From the outset, Villeneuve and Art Director Jean-Marc Renaud contrast the elaborate feasting rituals of the diners with the austerity of the derelict building which they occupy, effectively a representation of the zero-sum consequence of overconsumption. The diners, dressed in sartorial choices that hint at different time periods, may be a collective amalgam of human rapacity over the course of centuries, amounting to a continued avarice which augurs their downfall.

The unsustainable practice, which bears down on the diners as they become fuller and heavier, finally gives way to the collapse of the floor and the entire dining elite, table and all; in essence, the collapse of the whole of humanity and the construct that supports it. The maitre d’hotel and those who serve him move to the next floor below to resume the ritualistic catering, but as they eventually find out, the floors of the world cannot withstand the weight of the establishment forever, and the insatiable must die.

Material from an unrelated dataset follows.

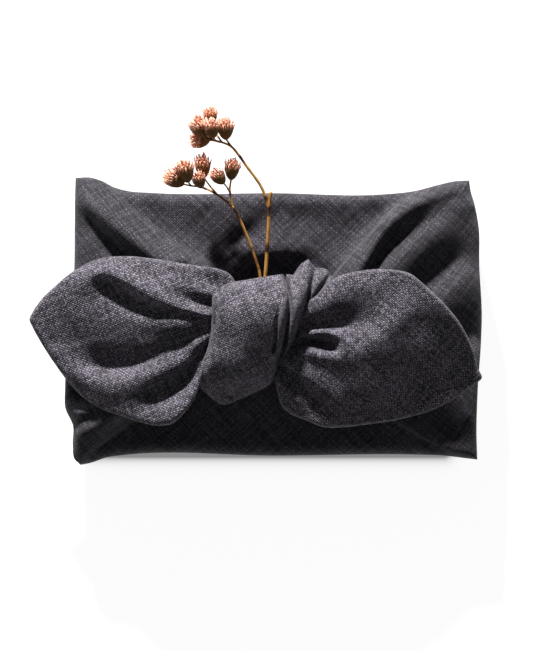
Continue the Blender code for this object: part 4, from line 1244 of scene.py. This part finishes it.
# %% Bark
bark, shader, start = new_material("dry_bark", 0.62)
along_bark, round_bark, _ = start.node("ShaderNodeUVMap", {"uv_map": "cloth"}, {}).parts()
streaks = start.patches(along_bark * 260.0, round_bark * 2400.0, 4.0)
blotches = start.patches(along_bark * 130.0, round_bark * 60.0)
dark = streaks.between(0.52, 0.72) * 0.5 + blotches.between(0.52, 0.66) * 0.75 + start.marked("edge") * 0.8
feed(shader, "Base Color", dark.ramp((0.0, (0.50, 0.26, 0.065)), (0.4, (0.30, 0.13, 0.03)),
                                     (0.75, (0.10, 0.04, 0.012)), (1.0, (0.04, 0.016, 0.007))))
feed_bumps(shader, streaks, distance=0.0001, strength=0.6)

print("bark:", len(bark.node_tree.nodes), "nodes")

# %% Where the heads and the stalks lie
Head = namedtuple("Head", "x y z width length lean")
HEADS = (
    Head(-29.0, 90.1, 59.0, 5.8, 7.4, 95.0),
    Head(-33.3, 84.9, 61.5, 7.6, 8.6, 120.0),
    Head(-28.3, 84.2, 64.7, 6.6, 7.4, 100.0),
    Head(-22.4, 84.4, 60.7, 7.0, 8.4, 92.0),
    Head(-44.2, 62.9, 60.6, 7.4, 8.6, 150.0),
    Head(-39.7, 65.9, 63.0, 7.4, 9.0, 105.0),
    Head(-32.3, 68.4, 56.4, 6.6, 9.4, 95.0),
    Head(-25.2, 63.8, 59.7, 6.0, 6.8, 130.0),
    Head(-19.7, 67.1, 56.8, 6.4, 8.6, 85.0),
    Head(-33.8, 62.2, 59.9, 5.6, 6.4, 110.0),
    Head(-33.0, 80.3, 55.9, 6.8, 7.4, 180.0),
)
Stalk = namedtuple("Stalk", "path radius_start radius_end head nodes")
STEMS = {
    "stem_right": (
        Stalk(((-6.4, 8.3, 43.8), (-6.1, 13, 45.1), (-5.2, 20.6, 46.4), (-4.4, 32.3, 48.2),
               (-3.7, 43.2, 50.3), (-3.4, 52.4, 52.2), (-2.7, 57.8, 53.6)), 0.80, 0.74, 0, (0.86, 0.5)),
        Stalk(((-3.8, 51.2, 51.8), (-6.2, 58.6, 53.4), (-13.7, 69.5, 56.3), (-17.1, 74.2, 57.5),
               (-19.9, 77.3, 58.6), (-23.6, 79, 59.3), (-27, 79.8, 59.7)), 0.70, 0.45, 2, (0.1, 0.58, -0.3)),
        Stalk(((-18.4, 75.9, 58), (-20.6, 78.4, 58.8)), 0.45, 0.40, 4, ()),
        Stalk(((-25.4, 79.4, 59.5), (-26.8, 80, 61.3)), 0.42, 0.38, 3, ()),
        Stalk(((-23.8, 79, 59.3), (-26.4, 82.6, 58.6)), 0.42, 0.38, 1, ()),
        Stalk(((-25.2, 79.3, 59.3), (-27.4, 80, 56.7)), 0.42, 0.38, 11, ()),
    ),
    "stem_left": (
        Stalk(((-8.2, 8.3, 44), (-7.9, 13, 45.1), (-7.4, 20.6, 46.5), (-10.1, 30.6, 48.5),
               (-13.8, 40.2, 50.7), (-17.7, 48.8, 53), (-19.4, 51.6, 53.9)), 0.65, 0.55, 0, (0.95,)),
        Stalk(((-19.2, 51.2, 53.6), (-22.6, 54.2, 54.4), (-26.2, 56.7, 55.4), (-29.8, 58.6, 56.1),
               (-33.6, 59.9, 57.3), (-37, 60.2, 58.8)), 0.50, 0.38, 5, (0.05, 0.42)),
        Stalk(((-19.3, 50.8, 53.6), (-20.2, 55.6, 54.7), (-20.6, 58.6, 55)), 0.48, 0.38, 9, (0.5,)),
        Stalk(((-20.4, 57.2, 54.8), (-21.6, 59.4, 56.7)), 0.40, 0.36, 8, ()),
        Stalk(((-26, 56.6, 55.4), (-29, 60, 55.1)), 0.42, 0.36, 7, ()),
        Stalk(((-35.2, 60.1, 56.4), (-37.2, 60.3, 58.7)), 0.40, 0.36, 6, ()),
        Stalk(((-31.1, 58.9, 55.9), (-32.3, 59.4, 57.3)), 0.40, 0.36, 10, ()),
    ),
}
print(len(HEADS), "heads on", sum(len(stalks) for stalks in STEMS.values()), "stalks")

# %% The tubes of the stalks
TUBE_SIDES = 14
RINGS_PER_SPAN = 12
HEAD_GAP = 0.2
NODE_WIDTH = 1.1
NODE_SWELL = 0.22
BARK_SWELL = 0.12
BARK_LUMP = 2.2


def facing(head):
    """The way a head points: its lean as seen from above, tipped a little up."""
    lean = math.radians(head.lean)
    return Vector((math.cos(lean), math.sin(lean), 0.25)).normalized()


def crossways(ahead):
    """Two directions square to a stalk's or a head's own, the first level with the floor."""
    across = ahead.cross(Vector((0, 0, 1))).normalized()
    return across, across.cross(ahead)


def tube(stalk):
    """Rings of points along a stalk, with their node marks and their cloth map."""
    points = list(stalk.path)
    if stalk.head:
        head = HEADS[stalk.head - 1]
        base = Vector((head.x, head.y, head.z)) - facing(head) * (head.length / 2 - HEAD_GAP)
        points.append(tuple(base))
    rings = RINGS_PER_SPAN * (len(points) - 1) + 1
    share = np.linspace(0, 1, rings)
    path = [Vector(point) for point in curve(points, share)]
    walked = np.concatenate([[0.0], np.cumsum([(b - a).length for a, b in zip(path, path[1:])])])
    verts, marks, spots = [], [], []
    for k, point in enumerate(path):
        across, up = crossways((path[min(k + 1, rings - 1)] - path[max(k - 1, 0)]).normalized())
        from_nodes = [(share[k] - node) * walked[-1] / NODE_WIDTH for node in stalk.nodes]
        mark = max([math.exp(-away ** 2) for away in from_nodes] + [0.0])
        radius = stalk.radius_start + (stalk.radius_end - stalk.radius_start) * share[k]
        uneven = noise.noise(Vector((walked[k] / BARK_LUMP, stalk.path[0][0], 0.5)))
        radius = float(radius * (1 + NODE_SWELL * mark + BARK_SWELL * uneven))
        for side, (cos, sin) in enumerate(round_turns(TUBE_SIDES)):
            verts.append(point + radius * (across * cos + up * sin))
            marks.append(mark)
            spots.append((walked[k], stalk.path[-1][0] + radius * min(side, TUBE_SIDES - side) * 0.45))
    return verts, marks, spots


def build_stem(name, stalks):
    """All the tubes of one stem as one piece."""
    verts, faces, marks, spots = [], [], [], []
    for stalk in stalks:
        tube_verts, tube_marks, tube_spots = tube(stalk)
        faces += tube_faces(len(tube_verts) // TUBE_SIDES, TUBE_SIDES, start=len(verts))
        verts += tube_verts
        marks += tube_marks
        spots += tube_spots
    return make_piece(name, [tuple(vert) for vert in verts], faces, spots, bark, marks)


stems = [build_stem("twig_" + name[5:], stalks) for name, stalks in STEMS.items()]
print("stems:", [len(stem.data.polygons) for stem in stems])

# %% [markdown]
# ## Flower heads
#
# Each dried head is a small goblet: a solid core, closed over by scales from its base to its opening. The
# scales at the base are dark olive and lie close, and those near the opening stand out, papery and dusty
# pink with pale tips. They all follow the spiral that plants use: each new one is turned 137.5 degrees from
# the last, which never lines two of them up.

# %% The papery finish, and one scale
petal_finish, shader, start = new_material("dry_petal", 0.8)
age = start.marked("row") * 0.35 + start.marked("ripe") * 0.5 + start.marked("shade") * 0.36 - 0.07
petal_color = age.ramp((0.0, (0.09, 0.05, 0.015)), (0.2, (0.24, 0.12, 0.045)), (0.45, (0.66, 0.28, 0.16)),
                       (0.75, (0.88, 0.45, 0.32)), (1.0, (0.95, 0.64, 0.50)))
feed(shader, "Base Color", petal_color)
veins = start.node("ShaderNodeTexNoise", {}, {"Scale": 3000.0, "Detail": 2.0})
feed_bumps(shader, veins, distance=0.0001, strength=0.5)

scale_shape = strip_shape("scale", [(0.0, 0.00020, 0.00008, 0.0), (0.0007, 0.00036, 0.00010, 0.00008),
                                    (0.0015, 0.00042, 0.00009, 0.00008), (0.0022, 0.00040, 0.00007, -0.00006),
                                    (0.0028, 0.00022, 0.00005, -0.0003)])
print("one scale:", len(scale_shape.data.polygons), "faces")

# %% Heads of papery scales
GOLDEN_TURN = math.radians(137.508)
SCALES_PER_HEAD = 84
HEAD_PROFILE = ((-0.50, 0.12), (-0.38, 0.28), (-0.18, 0.42), (0.04, 0.50), (0.22, 0.42), (0.34, 0.15))
CORE_RINGS = 14
CORE_SIDES = 16
CORE_MARKS = {"ripe": 0.1, "row": 0.05, "shade": 0.4}
FIRST_SCALE = 0.04
LAST_SCALE = 0.84
SCALE_CROWDING = 0.8
USUAL_WIDTH = 6.2


def head_radius(head, along_axis):
    """The goblet's radius at a share of its length from its middle."""
    return head.width * float(profile(HEAD_PROFILE, np.array([along_axis]))[0])


def head_core(head, middle, ahead, across, up):
    """The goblet itself: rings of points round its axis."""
    verts = []
    for along_axis in np.linspace(HEAD_PROFILE[0][0], HEAD_PROFILE[-1][0], CORE_RINGS).tolist():
        radius = head_radius(head, along_axis)
        for cos, sin in round_turns(CORE_SIDES):
            verts.append(middle + ahead * head.length * along_axis + radius * (across * cos + up * sin))
    return verts


def build_head(number, head):
    """A core with scales set out on it in a spiral, from the base to the opening."""
    middle = Vector((head.x, head.y, head.z))
    ahead = facing(head)
    across, up = crossways(ahead)
    places, turns, sizes, rows = [], [], [], []
    for k in range(SCALES_PER_HEAD):
        share = (k / (SCALES_PER_HEAD - 1)) ** SCALE_CROWDING
        along_axis = HEAD_PROFILE[0][0] + FIRST_SCALE + share * (LAST_SCALE - FIRST_SCALE)
        angle = k * GOLDEN_TURN + number
        outward = across * math.cos(angle) + up * math.sin(angle)
        opening = 0.18 + 0.35 * share + 0.3 * math.sin(k * 2.3 + number)
        reach = (ahead + outward * opening).normalized()
        normal = (outward - ahead * opening).normalized()
        radius = head_radius(head, along_axis)
        places.append((middle + ahead * head.length * along_axis + outward * radius * 0.9) * MM)
        turns.append(lying_along(reach, normal))
        sizes.append((0.7 + 0.3 * share) * head.width / USUAL_WIDTH)
        rows.append(share)
    scales = set_out(f"petals_{number}", places, turns, sizes, scale_shape, petal_finish, 0.18, number,
                     [("row", rows)])
    verts = head_core(head, middle, ahead, across, up)
    mesh = bpy.data.meshes.new(f"core_{number}")
    mesh.from_pydata([tuple(vert * MM) for vert in verts], [], tube_faces(CORE_RINGS, CORE_SIDES))
    mesh.materials.append(petal_finish)
    for mark, value in CORE_MARKS.items():
        mark_points(mesh, mark, [value] * len(verts))
    mesh.shade_smooth()
    core = add_object(f"core_{number}", mesh)
    with bpy.context.temp_override(active_object=scales, selected_editable_objects=[scales, core]):
        bpy.ops.object.join()
    return scales


heads = [build_head(number, head) for number, head in enumerate(HEADS, 1)]
print("heads:", [len(head.data.polygons) for head in heads])

# %% [markdown]
# ## Floor and light
#
# The packet lies on a pale floor under one fairly small lamp, placed low enough to rake over the folds, with
# a weak even glow from all around so that the shadows keep their detail. A small glow of its own keeps the
# floor near white. Close to the packet that glow fades, which paints a soft contact shadow under its rounded
# sides.

# %% Pale floor, one lamp and a soft glow
FLOOR_HALF = 3.0
FLOOR_GLOW = 0.93
CONTACT_MIDDLE = (-0.003, -0.004)
CONTACT_HALF = (0.078, 0.052)
CONTACT_MARGIN = 0.0039
CONTACT_FADE = 600.0
CONTACT_SHADE = 0.75
LAMP_AZIMUTH = 100.0
LAMP_ELEVATION = 24.0
LAMP_DISTANCE = 1.4
LAMP_SIZE = 0.11
LAMP_POWER = 54.0
SKY_COLOR = (0.97, 0.98, 1.0, 1.0)
SKY_STRENGTH = 0.14

floor_finish, shader, start = new_material("pale_floor", 0.95)
shader.inputs["Base Color"].default_value = (0.3, 0.3, 0.3, 1.0)
shader.inputs["Emission Strength"].default_value = FLOOR_GLOW
across, along_y, _ = start.node("ShaderNodeTexCoord", {}, {}, "Object").parts()
# Painted contact shadow: the floor's glow fades within a few millimetres of the packet's outline.
past_x, past_y = [start.math("MAXIMUM", start.math("ABSOLUTE", at - middle) - half, 0.0)
                  for at, middle, half in zip((across, along_y), CONTACT_MIDDLE, CONTACT_HALF)]
away = start.math("SQRT", past_x * past_x + past_y * past_y)
painted_contact_shadow = start.math("EXPONENT", start.math("MAXIMUM", away - CONTACT_MARGIN, 0.0) * -CONTACT_FADE)
glow = 1.0 - painted_contact_shadow * CONTACT_SHADE
feed(shader, "Emission Color", glow.tint((0.0, 0.0, 0.0, 1.0), (1.0, 1.0, 1.0, 1.0)))
floor_mesh = bpy.data.meshes.new("floor")
floor_corners = [(x * FLOOR_HALF, y * FLOOR_HALF, 0.0) for x, y in ((-1, -1), (1, -1), (1, 1), (-1, 1))]
floor_mesh.from_pydata(floor_corners, [], [(0, 1, 2, 3)])
floor_mesh.materials.append(floor_finish)
floor = add_object("floor", floor_mesh)

lamp_data = bpy.data.lights.new("lamp", "AREA")
lamp_data.shape = "DISK"
lamp_data.size = LAMP_SIZE
lamp_data.energy = LAMP_POWER
lamp = add_object("lamp", lamp_data)
azimuth, elevation = math.radians(LAMP_AZIMUTH), math.radians(LAMP_ELEVATION)
lamp.location = LAMP_DISTANCE * Vector((math.cos(azimuth) * math.cos(elevation),
                                        math.sin(azimuth) * math.cos(elevation), math.sin(elevation)))
lamp.rotation_euler = (-lamp.location).to_track_quat("-Z", "Y").to_euler()

world = bpy.data.worlds.new("glow")
world.use_nodes = True
world.node_tree.nodes["Background"].inputs["Color"].default_value = SKY_COLOR
world.node_tree.nodes["Background"].inputs["Strength"].default_value = SKY_STRENGTH
bpy.context.scene.world = world
bpy.context.scene.view_settings.view_transform = "Standard"
print("lamp at", [round(value, 2) for value in lamp.location])

# %% [markdown]
# ## Saying what each piece is
#
# Every piece rides on the object's one body. The cloth pieces take the linen's finish and stand for the solid
# wrap, whose own solid is hidden, as are the solid stems and flower heads that the stalks and heads replace.

# %% Declarations
pieces = [packet_cloth, knot_cloth, bunch_cloth, left_tail, right_tail, hem_stitches, *stems, *heads]
for piece in pieces:
    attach(piece, "root")
for piece in (packet_cloth, knot_cloth, bunch_cloth, left_tail, right_tail, hem_stitches):
    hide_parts("wrap")
for stem in stems:
    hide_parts(stem.name.replace("twig", "stem"))
for number, head in enumerate(heads, 1):
    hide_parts(f"flower_head_{number}")
print(len(pieces), "pieces declared")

Articulating a sense of woeful impuissance with a single stream of tears, Villeneuve perfectly captures the cycle of actions which repeat and snowball into a plight that can no longer be stopped. Interpreted as a descent into hell that quickens with every surfeit of gluttonous indulgence, the film is an allegorical warning against unabashed exploitation, that dooms humanity to an eternal demise. Finishing with an indictment of the viewer, directly through the fourth wall as though we, not the allegory, are the true complicit culprits of destruction, it is a stark reminder that the responsibility for our own salvation or slaughter rests with us.